The Armenian citizen, Grigor Igitian, is the formal owner of a photo shop and two buildings currently constructed in downtown Yerevan. Najarian insists that in reality the lucrative property belongs to him and that he registered it in Igitian's name in 1996 because Armenian law at the time did not allow foreigners to own land in the country. He claims to have been defrauded by Igitian, a charge denied by the latter.

The prosecutors have twice investigated the fraud allegations but stopped short of bringing charges against Igitian, citing a lack of evidence. However, they were ordered to reopen the criminal investigation by a court of first stance in Yerevan last December after a lawsuit filed by Najarian.
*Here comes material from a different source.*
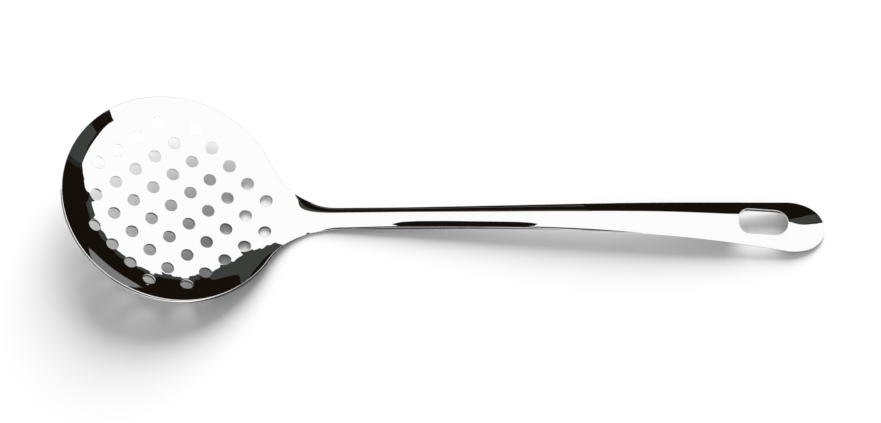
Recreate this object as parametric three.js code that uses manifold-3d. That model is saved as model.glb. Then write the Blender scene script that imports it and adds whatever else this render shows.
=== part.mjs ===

The prosecutors appealed the verdict and are now expect to take their case to the Court of Appeals, Armenia’s highest body of criminal justice. The Review Court handed down the ruling after repeatedly postponing hearings on the case.

“I welcome the verdict and hope that the Prosecutor-General’s Office will reopen the inquiry,” Najarian’s attorney, Ashot Poghosian, told RFE/RL.

In their court arguments, Najarian's lawyers charged that the prosecutors have until now acted like Igitian’s defense lawyers by violating Armenian laws, misleading their superiors and intimidating key witnesses. They accused them of covering up the “large-scale fraud.”

Representatives of the law-enforcement agency rejected Najarian’s fraud allegations but declined to speak in the court, submitting only a written statement to the panel of three judges.

Igitian likewise denies that the U.S. citizen invested $500,000 in the properties and appointed him as their figurehead owner in 1996 pending the softening of the land ownership restriction. The English-language university lecturer claims that he himself made most of the investments. He says he saved hundreds of thousands of dollars working as an interpreter and receiving a large inheritance several years ago.

Najarian, who has done extensive charitable work in Armenia and Nagorno-Karabakh for the last 15 years, and his wife Carolann alleged a high-level government interest in the affair in an article published by Armenian-American newspaper late last year. “We had information that these investigators were following orders from persons within the government who stand to benefit from expropriating these properties from us,” they wrote.

The couple also denounced Armenia’s law-enforcement apparatus as “a system wrought with deceit and corruption.”